Originally posted by Joe Cogliano of the Dayton Business Journal at http://www.bizjournals.com/dayton/news/2015/05/27/university-of-dayton-research-institute-tapped-by.html.

A local manufacturer is hiring the University of Dayton Research Institute to grow its business.

Miamisburg-based Advanced Industrial Measurement Systems just signed a more than $250,000 contract with UDRI to develop high-tech solutions for coordinate measurement machines. Also known as CMMs, the machines are used for measurement and inspection by the manufacturing industry.

UDRI was tapped to develop software drivers so Advanced Industrial Measurement can retrofit older machines with new probes and software, while customers can keep their existing programs. Without the drivers, inspection and measurement software programs would all need to be re-written in a new probe’s language.

The deal was signed in the last week and work should take about nine months.

Bringing new software tools to market will provide a big advantage to Advanced Industrial Measurement, which will likely lead to new customers and more work for existing clients.

The UDRI contract is just one of several new investments the company is making to grow. On Tuesday, we told you it was spending $1 million to launch its own line of machines with plans to double revenue in three years. Click here to read that story.

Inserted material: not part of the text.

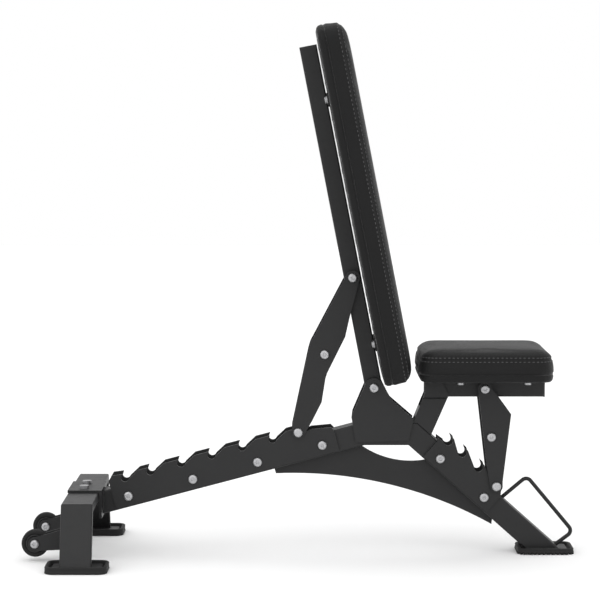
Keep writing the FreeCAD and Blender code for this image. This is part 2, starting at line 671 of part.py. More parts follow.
def drilled_slab(node, x_low, x_high, half, radius, thickness, low, holes):
    """A flat plate with the pad bolts' holes."""
    body = new_body(node)
    sketch = sketch_on(body, "XY_Plane", rounded(x_low, x_high, -half, half, radius),
                       [(x, y, "axle_clear") for x, y in holes])
    pad(body, sketch, thickness, False)
    if low is not None:
        place(body, z=low)
    return body


PAD_BOLT_Y = 38
BACK_MOUNTS = (99, 668)
SEAT_MOUNTS = (369, 522.6)


def mount_plates(node, centres, thickness, low):
    """Two plates across a tube, standing on z = low, each with two holes for the pad's bolts."""
    reach, half, radius = spread("mount_reach", "mount_half", "mount_round")
    items = []
    for index, centre in enumerate(centres):
        holes = [(centre, sign * PAD_BOLT_Y) for _, sign in SIDES]
        items.append(drilled_slab("%s_plate%d" % (node, index), centre - reach, centre + reach, half, radius,
                                  thickness, low, holes))
    return group(node, items)


def back_rest():
    depth = dim("back_tube_depth")
    half = depth / 2
    tube = hollow_box("back_tube", -dim("back_tube_low"), dim("back_tube_top"), -half, depth, "back_tube_width",
                      [(0, 0, "hinge_sleeve_radius"), (dim("strut_pivot"), 0, "strut_sleeve_radius")])
    finish(lean(tube), "back_tube")
    lean(end_cap("back_tube_cap", dim("back_tube_top"), -half, depth, "back_tube_width"))
    sleeve("back_hinge_sleeve", "Dims.hinge_sleeve_radius", "Dims.sleeve_bore", "Dims.sleeve_half",
           "Dims.back_pivot_x", "Dims.back_pivot_z")
    x, z = BACK_STRUT_TOP
    sleeve("back_strut_sleeve", "Dims.strut_sleeve_radius", "Dims.sleeve_bore", "Dims.strut_sleeve_half", x, z)
    mount, board = spread("back_mount_thick", "board_thick")
    holes = [(along, sign * PAD_BOLT_Y) for along in BACK_MOUNTS for _, sign in SIDES]
    lean(mount_plates("back_mount_plates", BACK_MOUNTS, "Dims.back_mount_thick", -half - mount))
    item = drilled_slab("back_board", dim("back_board_low"), dim("back_board_top"), dim("board_half"),
                        dim("board_round"), "Dims.board_thick", None, holes)
    item.Placement = FreeCAD.Placement(FreeCAD.Vector(*[on_back(0, half + mount + board)[0], 0,
                                                        on_back(0, half + mount + board)[1]]),
                                       FreeCAD.Rotation(FreeCAD.Vector(0, 1, 0), -dim("back_angle")))
    finish(item, "back_board")
    lean(pad_bolts("back_pad_bolts", holes, -half, -half - mount - board))
    body = cushion("back_pad", dim("back_pad_low"), dim("back_pad_top"), "back_pad_thick", "pad_edge", False)
    reach = half + mount + board + dim("back_pad_thick")
    body.Placement = FreeCAD.Placement(FreeCAD.Vector(on_back(0, reach)[0], 0, on_back(0, reach)[1]),
                                       FreeCAD.Rotation(FreeCAD.Vector(0, 1, 0), -dim("back_angle")))
    finish(body, "back_pad")


def cushion(node, low, high, thickness, edge, top):
    """A pad solid with round plan corners and a rounded sitting face, on the plane z = 0."""
    half = dim("pad_half")
    body = new_body(node)
    base = pad(body, sketch_on(body, "XY_Plane", rounded(low, high, -half, half, dim("pad_corner"))),
               "Dims." + thickness, False)
    level = dim(thickness) if top else 0
    fillet(body, base, "Dims." + edge,
           lambda item: abs(item.BoundBox.ZMin - level) < 1e-3 and abs(item.BoundBox.ZMax - level) < 1e-3)
    return body


# ---- struts: two shaped plates with their bolts, spacer and roller ----

def strut(node, outline, top, middle, lock):
    where = "(Dims.strut_inner + Dims.strut_thick / 2)"
    holes = [point + ("bolt_clear",) for point in (top, middle, lock)]
    for side, sign in SIDES:
        profile("%s_plate_%s" % (node, side), outline, "strut_thick", "%d * %s" % (sign, where), holes)
    face = "Dims.strut_inner + Dims.strut_thick"
    group(node + "_bolts", [bolt(node + "_pivot", top[0], top[1], face),
                            bolt(node + "_waist", middle[0], middle[1], face)])
    sleeve(node + "_spacer", "Dims.spacer_radius", "Dims.bolt_clear", "Dims.strut_inner", middle[0], middle[1])
    locks = []
    for side, sign in SIDES:
        outside = "Dims.strut_inner + Dims.strut_thick"
        stub_inner = "Dims.frame_width / 2 + Dims.plate_thick + 0.5"
        low = stub_inner if sign > 0 else "-(%s)" % outside
        length = "(%s) - (%s)" % (outside, stub_inner)
        stub = rod("%s_lock_stub_%s" % (node, side), "Dims.bolt_radius", low, length, lock[0], lock[1])
        cap_low = outside if sign > 0 else "-(%s) - Dims.head_height" % outside
        cap = rod("%s_lock_cap_%s" % (node, side), "Dims.head_radius", cap_low, "Dims.head_height", lock[0], lock[1])
        doc.recompute()
        rim = doc.addObject("Part::Fillet", "%s_lock_rim_%s" % (node, side))
        rim.Base = cap
        far = max(abs(edge.BoundBox.Center.y) for edge in cap.Shape.Edges if len(edge.Vertexes) == 1)
        rim.Edges = [(index + 1, dim("head_round"), dim("head_round")) for index, edge in enumerate(cap.Shape.Edges)
                     if len(edge.Vertexes) == 1 and abs(abs(edge.BoundBox.Center.y) - far) < 1e-3]
        whole = doc.addObject("Part::MultiFuse", "%s_lock_%s" % (node, side))
        whole.Shapes = [stub, rim]
        locks.append(whole)
    group(node + "_lock_bolt", locks)
    finish(rod(node + "_roller", "Dims.roller_radius", "-Dims.inner_gap", "2 * Dims.inner_gap", lock[0], lock[1]),
           node + "_roller")


def back_strut():
    x, z = BACK_STRUT_TOP
    reach = dim("strut_top_round")
    low_x, low_z = BACK_LOCK
    outline = [(x - reach, z + 3), ("arc", (x + 1, z + reach), (x + reach, z - 2)), (114.7, 551.7), (103.7, 502.4),
               (62.8, 420.1), (58.7, 407.8), (49.8, 352.1), (28.1, 308.9), (low_x + 12.6, low_z - 7.2),
               ("arc", (low_x - 3.5, low_z - 14.1), (low_x - 14.5, low_z + 1)), (-18.5, 294.5), (19.2, 471.5),
               (24, 487.5)]
    strut("back_strut", outline, BACK_STRUT_TOP, BACK_STRUT_MID, BACK_LOCK)


def seat_strut():
    x, z = STRUT_SEAT
    low_x, low_z = SEAT_LOCK
    reach = dim("strut_top_round")
    outline = [(x - reach, z - 1), ("arc", (x, z + reach), (x + reach, z)), (456.6, 363.5), (485.1, 324),
               (low_x + 14.5, low_z + 12), (low_x + 14.5, low_z), ("arc", (low_x, low_z - 14.5),
                                                                   (low_x - 14.5, low_z)), (430.1, 200.2),
               (411.1, 364.2)]
    strut("seat_strut", outline, STRUT_SEAT, SEAT_STRUT_MID, SEAT_LOCK)


def seat():
    depth, low = spread("seat_tube_depth", "seat_tube_low")
    top = low + depth
    tube = hollow_box("seat_tube", dim("seat_tube_rear"), dim("seat_tube_front"), low, depth, "seat_tube_width",
                      [SEAT_PIVOT + ("seat_sleeve_radius",), STRUT_SEAT + ("strut_sleeve_radius",)])
    finish(tube, "seat_tube")
    end_cap("seat_tube_cap", dim("seat_tube_front"), low, depth, "seat_tube_width")
    sleeve("seat_hinge_sleeve", "Dims.seat_sleeve_radius", "Dims.seat_sleeve_bore", "Dims.seat_sleeve_half",
           "Dims.seat_pivot_x", "Dims.seat_pivot_z")
    sleeve("seat_strut_sleeve", "Dims.strut_sleeve_radius", "Dims.sleeve_bore", "Dims.strut_sleeve_half",
           "Dims.seat_strut_x", "Dims.seat_strut_z")
    mount, board = spread("mount_thick", "board_thick")
    holes = [(along, sign * PAD_BOLT_Y) for along in SEAT_MOUNTS for _, sign in SIDES]
    mount_plates("seat_mount_plates", SEAT_MOUNTS, "Dims.mount_thick", top)
    finish(drilled_slab("seat_board", dim("seat_board_rear"), dim("seat_board_front"), dim("board_half"),
                        dim("board_round"), "Dims.board_thick", top + mount, holes), "seat_board")
    pad_bolts("seat_pad_bolts", holes, top, top + mount + board, ("seat_flange", "seat_head"))
    body = cushion("seat_pad", dim("seat_pad_rear"), dim("seat_pad_front"), "seat_pad_thick", "seat_pad_edge", True)
    place(body, z=top + mount + board)
    finish(body, "seat_pad")


frame_tubes()
neck()
gusset()
side_plates()
frame_bolts()
rear_stand()
feet()
wheels()
handle()
back_rest()
back_strut()
seat_strut()
seat()
doc.recompute()

for item in doc.Objects:
    if "Invalid" in item.State or "Error" in item.State:
        raise RuntimeError("%s is %s" % (item.Name, item.State))

os.makedirs("parts", exist_ok=True)
for part in parts:
    if part.Shape.isNull() or not part.Shape.isValid() or part.Shape.Volume < 1:
        raise RuntimeError(part.Label + " has no valid solid")
    part.Shape.exportStep("parts/%s.step" % part.Label)

whole = Part.makeCompound([part.Shape for part in parts])
box = whole.BoundBox
print(len(parts), "nodes, box", [round(value, 2) for value in
                                 (box.XMin, box.XMax, box.YMin, box.YMax, box.ZMin, box.ZMax)])
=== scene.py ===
import json
import math

import bmesh
import bpy
from bpy.props import FloatProperty, FloatVectorProperty, PointerProperty
from mathutils import Matrix, Vector
from mathutils.bvhtree import BVHTree
from mathutils.noise import noise


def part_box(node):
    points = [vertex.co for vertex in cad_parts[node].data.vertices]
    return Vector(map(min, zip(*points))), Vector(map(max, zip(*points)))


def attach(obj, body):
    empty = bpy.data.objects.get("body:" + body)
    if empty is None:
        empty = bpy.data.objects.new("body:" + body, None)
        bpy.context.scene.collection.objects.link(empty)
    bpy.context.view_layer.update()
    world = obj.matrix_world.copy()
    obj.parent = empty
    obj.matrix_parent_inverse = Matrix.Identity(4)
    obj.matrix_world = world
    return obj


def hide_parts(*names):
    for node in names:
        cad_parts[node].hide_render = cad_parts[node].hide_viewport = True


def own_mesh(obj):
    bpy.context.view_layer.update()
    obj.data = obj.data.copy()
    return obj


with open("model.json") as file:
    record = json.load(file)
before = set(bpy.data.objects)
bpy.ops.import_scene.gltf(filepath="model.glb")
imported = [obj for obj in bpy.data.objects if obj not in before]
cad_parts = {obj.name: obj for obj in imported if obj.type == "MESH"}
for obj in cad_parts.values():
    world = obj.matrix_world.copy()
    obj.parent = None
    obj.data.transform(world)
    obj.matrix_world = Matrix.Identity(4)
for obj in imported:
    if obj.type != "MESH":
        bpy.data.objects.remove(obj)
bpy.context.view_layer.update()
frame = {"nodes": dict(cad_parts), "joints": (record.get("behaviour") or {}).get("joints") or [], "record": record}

bl_info = {
    "name": "Adjustable weight bench",
    "version": (1, 0, 0),
    "blender": (4, 5, 0),
    "location": "View3D > Sidebar > Bench",
    "description": "Upholstery, finishes and studio for an adjustable weight bench",
    "category": "Add Mesh",
}

NODES = frame["nodes"]
JOINTS = {joint["name"]: joint for joint in frame["joints"]}
MM = 0.001
NOTCH_GAP = 1.5 * MM  # a pin is this much thinner than its roller, so that it clears the notch walls


def pivot(joint):
    return Vector(JOINTS[joint]["pos_m"])


# The back rest's own frame: from its hinge, up along the tube, across, and out towards the pad.
HINGE = pivot("back_recline")
UP_BACK = (pivot("back_strut_swing") - HINGE).normalized()
OUT_BACK = Vector((UP_BACK.z, 0, -UP_BACK.x))
BACK_SPACE = Matrix.Translation(HINGE) @ Matrix((UP_BACK, (0, 1, 0), OUT_BACK)).transposed().to_4x4()
SEAT_SPACE = Matrix.Identity(4)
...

Designing software to make systems work together — known as interoperability — isn’t a new concept, but observers don’t see a lot of this happening yet in the CMM industry.

Kevin Klawon, group leader for software systems in UDRI’s Sensor Systems division, said even if the industry adopts a new unified standard, the drivers developed for Advanced Industrial Measurement will provide a solution until all existing equipment is replaced. Those changes could take decades.

UDRI is familiar with the concept, having created one of the first “plug-and-play software architectures” for unattended ground sensors for the U.S. Air Force.

Making the connection

To get its problem solved, Advanced Industrial Measurement went to Fastlane. Part of UDRI, Fastlane is an Ohio Manufacturing Extension Partnership that exists to help manufacturers improve competitiveness.

Fastlane connected the company with the most relevant experts at UDRI. Officials say the result will be a high-quality product that’s cost effective. It also will give students exposure to real-world software engineering work.

“It’s good for the company, it’s good for the community,” Klawon said.

Advanced Industrial Measurement, which has 17 local employees and two people at a Michigan sales office, is in the process of hiring two service engineers. Dave Delph, president and co-owner, told me his company is on track to post $5 million in revenue this year, up from $3.5 million in 2014. He anticipates sales of $10 million in three years.